Kids & Company Blog

Changing the World With a Fork

This blog is written by Jessica Hulse Dillon, Director of the Soil & Climate Alliance at Green America.

Did you know that your fork is the solution to the climate crisis?

In order to have a real climate solution we need to do three things:

  1. Drawdown the existing carbon in the air
  2. Stop putting more carbon into the air
  3. Simultaneously reverse the existing damage to our soil and climate while making our soils tougher, or more climate resilient (you do these two things the same ways at the same time).

Now the way we do all of this is through the superpower of plants. And the superpower of plants, which we eat and that the things we eat also eat, is that they breathe in carbon from the air to feed themselves and all of the yummy microbes and bugs living in the soil around them. Then these yummy microbes and bugs pass and nourish the plant as natural fertilizers. So that's how we draw down carbon.

When plants draw down carbon to feed themselves and the soil around them, farmers need to add less stuff to feed their soils and what is growing in them. They are generally referred to as “inputs”, which includes fertilizers, herbicides, and pesticides. Using all of these inputs ruins the whole plants feeding microbes, microbes dying and feeding the soil, soil feeding the plants cycle, which we want to maintain. Using less inputs, both artificial and natural, means we are releasing less carbon because these synthetic products create a TON of carbon in order to be produced and to be moved around so farmers can use them, and for farmers to even apply them. So now we’ve drawn down carbon, and we’ve stopped putting more carbon into the air by using less inputs which disrupt plants using their superpower. 

The third step to reversing the climate crisis is to make our soil more climate resilient by making it healthier, again using the superpower of plants in this case, we are going to superpower the superpower by growing lots of different things either all at the same time or one after another, known as rotational growing. Many Indigenous tribes refer to growing different crops together as the three sisters. Indigenous Peoples around the world grow different crops together to benefit each other, and in the US, that often takes the form of growing corn, squash, and beans together because they each perform a different task. Beans grow deep roots to hold water to be released when plants need it, squash leaves provide ground cover to prevent weeds and soil erosion, and corn provides a tall structure for other plants to grow on while also shading the plants below it. What's cool about growing lots of things together is that it also provides a lot of diverse foods that humans and animals need to eat to be healthy.

So this is how we reverse the climate crisis so that us, and our children, and their children, and children on the other side of the world in 100 years get to have food, and what is often referred to as regenerative agriculture.

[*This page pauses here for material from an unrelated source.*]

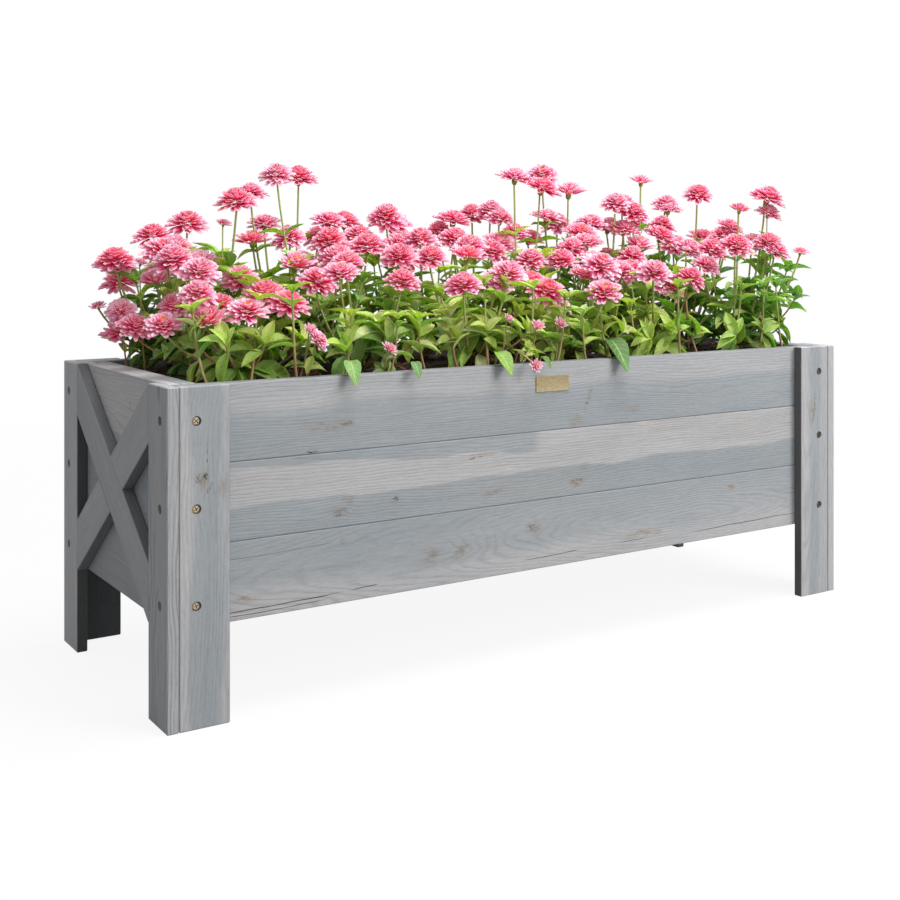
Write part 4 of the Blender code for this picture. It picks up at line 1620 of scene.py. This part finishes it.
def shoot_tops(plant):
    uniform = plant.chance.uniform
    shoots, lift = FRONT_SHOOTS if plant.in_front else OTHER_SHOOTS
    tops = []
    for shoot in range(shoots):
        turn = math.tau * (shoot + uniform(-0.3, 0.3)) / shoots
        reach = uniform(0.45, 0.95)
        x = plant.centre.x + reach * INSIDE_X / COLUMNS * math.cos(turn)
        y = plant.centre.y + reach * INSIDE_Y / ROWS * math.sin(turn)
        tops.append((x, y, RIM + lift + uniform(0.035, 0.125)))
    tops += PLACED_SHOOTS.get(plant.number, ())
    for shoot in range(LOW_SHOOTS if plant.in_front else 0):
        x = along_front(plant, shoot, LOW_SHOOTS) + uniform(-0.012, 0.012)
        tops.append((x, uniform(-0.192, -0.16), RIM + uniform(0.02, 0.06)))
    return tops


def upright_stem(plant, number):
    """One stem that stands close behind the rim."""
    uniform = plant.chance.uniform
    x = along_front(plant, number, FRONT_STEMS) + uniform(-0.016, 0.016)
    y = uniform(-0.19, -0.17)
    top = Vector((x + uniform(-0.02, 0.02), y + uniform(-0.008, 0.02), RIM + uniform(0.06, 0.125)))
    plant.shoot(Vector((x, y, plant.crown.z - ROOT_DEPTH)), top, UPRIGHT)


def low_parts(plant):
    """What a plant hangs over the rim or hides low down, with a chance and a tone apart."""
    plant.chance = random.Random(LOW_SEED + plant.number)
    plant.brightness = LOW_TONE
    for x, *shape in DRAPED_LEAVES:
        if plant_below(x) == plant.number:
            draped_leaf(plant, x, *shape)
    for place, radius, kind in LATE_BLOOMS:
        if plant_below(place[0], max(place[1], -INSIDE_Y)) == plant.number:
            late_bloom(plant, Vector(place), radius, kind)


def grow_plant(number, centre, heads):
    plant = Plant(number, centre)
    for head, radius, chosen in heads:
        flowering_stem(plant, head, radius, chosen)
    for top in shoot_tops(plant):
        plant.shoot(plant.crown, Vector(top), LEAFY)
    for upright in range(FRONT_STEMS if plant.in_front else 0):
        upright_stem(plant, upright)
    low_parts(plant)
    node = f"zinnia_{number:02d}"
    pieces = (
        stems_piece(node + "_stems", plant.stems),
        joined(node + "_leaves", plant.leaves),
        joined(node + "_blooms", plant.blooms),
    )
    for piece in pieces:
        hand_over(piece, "zinnia", node)
    return pieces


grown = []
for number, (centre, heads) in planting.items():
    grown += grow_plant(number, centre, heads)
for master in (petal, calyx, heart, *blooms.values(), *leaf_forms.values()):
    bpy.data.objects.remove(master)
print("plants:", len(grown), "pieces,", triangles(grown), "triangles")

Another benefit of healthier soils which we are just starting to learn more about is that they can give us food that has higher nutrient density. You may have heard that food now has less of the vitamins and minerals as it did 20, 30, 50 years ago (fun fact: this decline tracks with the incline of those synthetic inputs I mentioned earlier that add carbon we don't want to the atmosphere). 

We also know that higher quality food means higher quality humans, both in terms of your day-to-day life and also in terms of preventing, or reversing diseases (sort of like how we are preventing and reversing soil and climate damage). Now what is cool about more nutrient dense foods is that you can taste it. Fruits and veggies that taste better have more nutrients, and likely come from healthier soil.

And here is where your fork, and you, comes back into this. Because getting all 960 million domestic agricultural acres to the point where they are nourishing themselves, and the soil, and the creatures traipsing around this planet is easy. All we, as consumers and parents, and people who eat food have to do is to take your forks and demand better quality food. 

And while your holding that fork you are demanding that these companies are growing what they grow, for their products to be in ways that:

  1. Allow plants to use their superpower to draw down carbon to feed themselves
  2. Reduce synthetic inputs which disrupt the natural cycles of plants, microbes, and bugs
  3. Allow multiple types of plants to grow on the same land to strengthen the soil 

Because if we as consumers demand better food with loud enough voices, then companies will have to listen and work to change not only their system but the food system as a whole to benefit our soil, our climate, our food, and all of the people along the way making this system work.